[START Source excerpt]

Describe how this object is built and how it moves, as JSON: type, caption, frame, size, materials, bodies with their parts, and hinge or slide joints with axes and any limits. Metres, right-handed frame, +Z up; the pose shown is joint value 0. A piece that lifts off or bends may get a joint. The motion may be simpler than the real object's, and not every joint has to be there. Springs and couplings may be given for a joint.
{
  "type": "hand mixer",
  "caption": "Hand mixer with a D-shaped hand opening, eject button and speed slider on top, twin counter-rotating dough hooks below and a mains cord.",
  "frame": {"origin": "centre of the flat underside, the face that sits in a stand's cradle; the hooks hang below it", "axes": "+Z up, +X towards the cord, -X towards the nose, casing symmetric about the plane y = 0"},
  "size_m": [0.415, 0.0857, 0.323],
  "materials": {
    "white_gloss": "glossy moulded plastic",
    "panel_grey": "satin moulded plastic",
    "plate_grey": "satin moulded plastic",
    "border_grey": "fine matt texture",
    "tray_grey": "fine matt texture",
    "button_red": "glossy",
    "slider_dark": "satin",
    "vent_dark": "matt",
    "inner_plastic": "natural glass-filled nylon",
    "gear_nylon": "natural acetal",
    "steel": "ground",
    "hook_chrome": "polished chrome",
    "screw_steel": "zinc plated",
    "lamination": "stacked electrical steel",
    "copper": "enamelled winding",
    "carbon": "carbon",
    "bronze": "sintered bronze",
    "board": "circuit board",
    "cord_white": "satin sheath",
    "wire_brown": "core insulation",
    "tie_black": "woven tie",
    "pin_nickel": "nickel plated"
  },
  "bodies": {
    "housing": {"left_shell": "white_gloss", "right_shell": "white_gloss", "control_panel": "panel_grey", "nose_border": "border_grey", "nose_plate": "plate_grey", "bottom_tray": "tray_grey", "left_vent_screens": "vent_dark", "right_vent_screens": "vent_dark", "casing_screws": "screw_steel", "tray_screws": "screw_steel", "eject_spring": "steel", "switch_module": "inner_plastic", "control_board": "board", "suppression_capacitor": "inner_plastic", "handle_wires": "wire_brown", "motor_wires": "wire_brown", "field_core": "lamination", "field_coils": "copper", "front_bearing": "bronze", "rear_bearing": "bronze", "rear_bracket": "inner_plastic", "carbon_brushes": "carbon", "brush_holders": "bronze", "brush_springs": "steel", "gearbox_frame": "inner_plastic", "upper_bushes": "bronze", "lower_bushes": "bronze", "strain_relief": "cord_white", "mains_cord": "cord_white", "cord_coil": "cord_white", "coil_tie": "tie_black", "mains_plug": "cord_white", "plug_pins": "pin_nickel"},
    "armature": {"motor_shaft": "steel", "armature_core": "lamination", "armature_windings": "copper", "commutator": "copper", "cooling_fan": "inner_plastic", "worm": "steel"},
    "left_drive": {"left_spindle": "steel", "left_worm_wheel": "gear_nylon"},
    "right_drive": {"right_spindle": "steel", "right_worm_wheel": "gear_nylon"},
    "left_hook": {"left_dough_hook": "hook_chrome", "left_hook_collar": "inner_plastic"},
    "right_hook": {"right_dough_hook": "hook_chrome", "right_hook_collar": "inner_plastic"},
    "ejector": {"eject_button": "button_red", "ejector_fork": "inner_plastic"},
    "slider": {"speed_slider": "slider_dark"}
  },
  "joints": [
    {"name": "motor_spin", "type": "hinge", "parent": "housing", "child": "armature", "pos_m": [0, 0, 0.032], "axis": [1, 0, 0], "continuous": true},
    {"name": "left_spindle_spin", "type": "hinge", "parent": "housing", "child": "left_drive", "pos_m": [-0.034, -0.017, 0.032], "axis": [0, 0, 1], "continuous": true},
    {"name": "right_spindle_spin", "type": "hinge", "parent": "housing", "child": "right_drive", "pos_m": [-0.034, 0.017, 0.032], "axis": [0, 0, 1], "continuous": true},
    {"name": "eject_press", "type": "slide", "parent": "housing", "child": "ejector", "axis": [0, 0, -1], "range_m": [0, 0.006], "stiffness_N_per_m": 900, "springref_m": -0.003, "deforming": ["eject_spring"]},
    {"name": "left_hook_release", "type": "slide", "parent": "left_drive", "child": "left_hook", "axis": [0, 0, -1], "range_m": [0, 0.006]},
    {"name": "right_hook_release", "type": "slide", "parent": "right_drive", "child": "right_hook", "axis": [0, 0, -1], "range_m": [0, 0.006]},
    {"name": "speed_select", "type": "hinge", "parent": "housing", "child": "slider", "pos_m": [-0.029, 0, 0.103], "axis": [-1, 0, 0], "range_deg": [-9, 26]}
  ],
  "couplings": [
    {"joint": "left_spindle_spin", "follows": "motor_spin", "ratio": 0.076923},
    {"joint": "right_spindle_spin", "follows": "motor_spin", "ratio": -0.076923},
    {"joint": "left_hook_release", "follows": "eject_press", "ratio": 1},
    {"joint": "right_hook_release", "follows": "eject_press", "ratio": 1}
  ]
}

[END Source excerpt]

◆ Task to complete ◆
Reproduce each line verbatim.

◆ Answer below ◆
Describe how this object is built and how it moves, as JSON: type, caption, frame, size, materials, bodies with their parts, and hinge or slide joints with axes and any limits. Metres, right-handed frame, +Z up; the pose shown is joint value 0. A piece that lifts off or bends may get a joint. The motion may be simpler than the real object's, and not every joint has to be there. Springs and couplings may be given for a joint.
{
  "type": "hand mixer",
  "caption": "Hand mixer with a D-shaped hand opening, eject button and speed slider on top, twin counter-rotating dough hooks below and a mains cord.",
  "frame": {"origin": "centre of the flat underside, the face that sits in a stand's cradle; the hooks hang below it", "axes": "+Z up, +X towards the cord, -X towards the nose, casing symmetric about the plane y = 0"},
  "size_m": [0.415, 0.0857, 0.323],
  "materials": {
    "white_gloss": "glossy moulded plastic",
    "panel_grey": "satin moulded plastic",
    "plate_grey": "satin moulded plastic",
    "border_grey": "fine matt texture",
    "tray_grey": "fine matt texture",
    "button_red": "glossy",
    "slider_dark": "satin",
    "vent_dark": "matt",
    "inner_plastic": "natural glass-filled nylon",
    "gear_nylon": "natural acetal",
    "steel": "ground",
    "hook_chrome": "polished chrome",
    "screw_steel": "zinc plated",
    "lamination": "stacked electrical steel",
    "copper": "enamelled winding",
    "carbon": "carbon",
    "bronze": "sintered bronze",
    "board": "circuit board",
    "cord_white": "satin sheath",
    "wire_brown": "core insulation",
    "tie_black": "woven tie",
    "pin_nickel": "nickel plated"
  },
  "bodies": {
    "housing": {"left_shell": "white_gloss", "right_shell": "white_gloss", "control_panel": "panel_grey", "nose_border": "border_grey", "nose_plate": "plate_grey", "bottom_tray": "tray_grey", "left_vent_screens": "vent_dark", "right_vent_screens": "vent_dark", "casing_screws": "screw_steel", "tray_screws": "screw_steel", "eject_spring": "steel", "switch_module": "inner_plastic", "control_board": "board", "suppression_capacitor": "inner_plastic", "handle_wires": "wire_brown", "motor_wires": "wire_brown", "field_core": "lamination", "field_coils": "copper", "front_bearing": "bronze", "rear_bearing": "bronze", "rear_bracket": "inner_plastic", "carbon_brushes": "carbon", "brush_holders": "bronze", "brush_springs": "steel", "gearbox_frame": "inner_plastic", "upper_bushes": "bronze", "lower_bushes": "bronze", "strain_relief": "cord_white", "mains_cord": "cord_white", "cord_coil": "cord_white", "coil_tie": "tie_black", "mains_plug": "cord_white", "plug_pins": "pin_nickel"},
    "armature": {"motor_shaft": "steel", "armature_core": "lamination", "armature_windings": "copper", "commutator": "copper", "cooling_fan": "inner_plastic", "worm": "steel"},
    "left_drive": {"left_spindle": "steel", "left_worm_wheel": "gear_nylon"},
    "right_drive": {"right_spindle": "steel", "right_worm_wheel": "gear_nylon"},
    "left_hook": {"left_dough_hook": "hook_chrome", "left_hook_collar": "inner_plastic"},
    "right_hook": {"right_dough_hook": "hook_chrome", "right_hook_collar": "inner_plastic"},
    "ejector": {"eject_button": "button_red", "ejector_fork": "inner_plastic"},
    "slider": {"speed_slider": "slider_dark"}
  },
  "joints": [
    {"name": "motor_spin", "type": "hinge", "parent": "housing", "child": "armature", "pos_m": [0, 0, 0.032], "axis": [1, 0, 0], "continuous": true},
    {"name": "left_spindle_spin", "type": "hinge", "parent": "housing", "child": "left_drive", "pos_m": [-0.034, -0.017, 0.032], "axis": [0, 0, 1], "continuous": true},
    {"name": "right_spindle_spin", "type": "hinge", "parent": "housing", "child": "right_drive", "pos_m": [-0.034, 0.017, 0.032], "axis": [0, 0, 1], "continuous": true},
    {"name": "eject_press", "type": "slide", "parent": "housing", "child": "ejector", "axis": [0, 0, -1], "range_m": [0, 0.006], "stiffness_N_per_m": 900, "springref_m": -0.003, "deforming": ["eject_spring"]},
    {"name": "left_hook_release", "type": "slide", "parent": "left_drive", "child": "left_hook", "axis": [0, 0, -1], "range_m": [0, 0.006]},
    {"name": "right_hook_release", "type": "slide", "parent": "right_drive", "child": "right_hook", "axis": [0, 0, -1], "range_m": [0, 0.006]},
    {"name": "speed_select", "type": "hinge", "parent": "housing", "child": "slider", "pos_m": [-0.029, 0, 0.103], "axis": [-1, 0, 0], "range_deg": [-9, 26]}
  ],
  "couplings": [
    {"joint": "left_spindle_spin", "follows": "motor_spin", "ratio": 0.076923},
    {"joint": "right_spindle_spin", "follows": "motor_spin", "ratio": -0.076923},
    {"joint": "left_hook_release", "follows": "eject_press", "ratio": 1},
    {"joint": "right_hook_release", "follows": "eject_press", "ratio": 1}
  ]
}